Beneath the motorway there are two routes, and two rivers. Here, the Oldbury Tame slides in quietly from the west along the railway tracks, and you can follow it back; I took this route for a short distance, up a stairway to the motorway winding me up to the top of the M6 where I could meet eyes with the lorry drivers in their trucks. The wind pushed from both sides, from the trains passing below and the traffic on the road, and the bridge rumbled and shook with each large vehicle. Below you could see Bescot Junction, which can be seen briefly from the M6 as you drive by, and the vast expanse of waste land between here and Church Hill in Wednesbury (see both below). I've been to this waste, last year; I was looking for the river in the wrong place. There was once a works, but only rubble and crumbling walls remain, and now the great mounds of rubble are used by quad bikers or the similar, much to the efforts of the landowner to prevent it.
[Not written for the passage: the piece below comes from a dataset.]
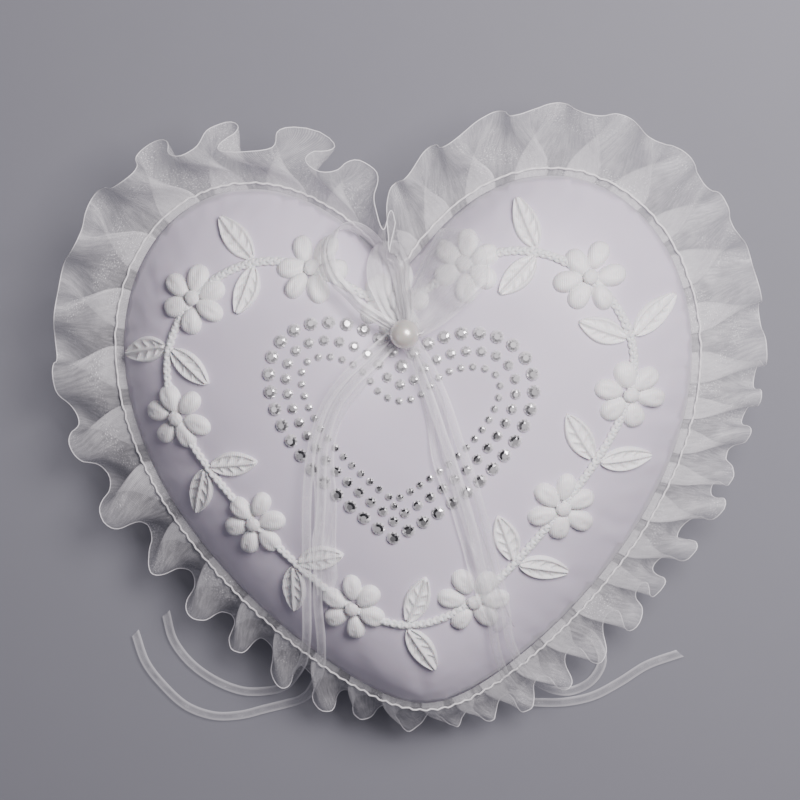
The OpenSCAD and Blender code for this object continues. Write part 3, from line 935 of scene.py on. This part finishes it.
class RING_OT_ruffle(bpy.types.Operator):
    """Gathers the organza strip into the seam, with its rolled hem and the cord stitched along its header"""
    bl_idname = "ring_pillow.ruffle"
    bl_label = "Ruffle"

    def execute(self, context):
        s = context.scene.ring_ruffle
        rows, flat = ruffle_rows(s.width, s.header, s.fold, s.gather)
        step = flat / len(rows)
        mesh = grid_mesh("ruffle", rows, lambda i, j: (i * step, j * s.width / RUFFLE_ROWS), closed=True)
        piece = new_piece("organza_ruffle", mesh, material_for("organza"), ["ruffle"])
        hem = curve_piece(
            "ruffle_hem", [[r[-1] for r in rows]], HEM_RADIUS, material_for("hem"), cyclic=True)
        cord = []
        count = round(SEAM.total / CORD_STEP)
        for i in range(count):
            wander = noise.noise(Vector((i * 0.35, 0, 0)))
            p, normal = ruffle_out(SEAM.total * i / count, s.header + 0.5 * MM * wander)
            cord.append(p + normal * (0.9 * MM + 0.4 * MM * math.sin(i * 1.9)))
        curve_piece(
            "header_cord", [cord], CORD_RADIUS, material_for("thread"), ["gathering_thread"],
            cyclic=True)
        return {"FINISHED"}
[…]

It is just down from here that this Tame meets the first, both circle a concrete island under the motorway and emerge to join in the open (see below).
This river is now just the Tame, and flows into the distance at the side of the motorway; Bescot Station was just to the right, the iron bridge leading from the street route (see below). I caught the train home, the river passing two, three, maybe four times, back and forth beneath the railway.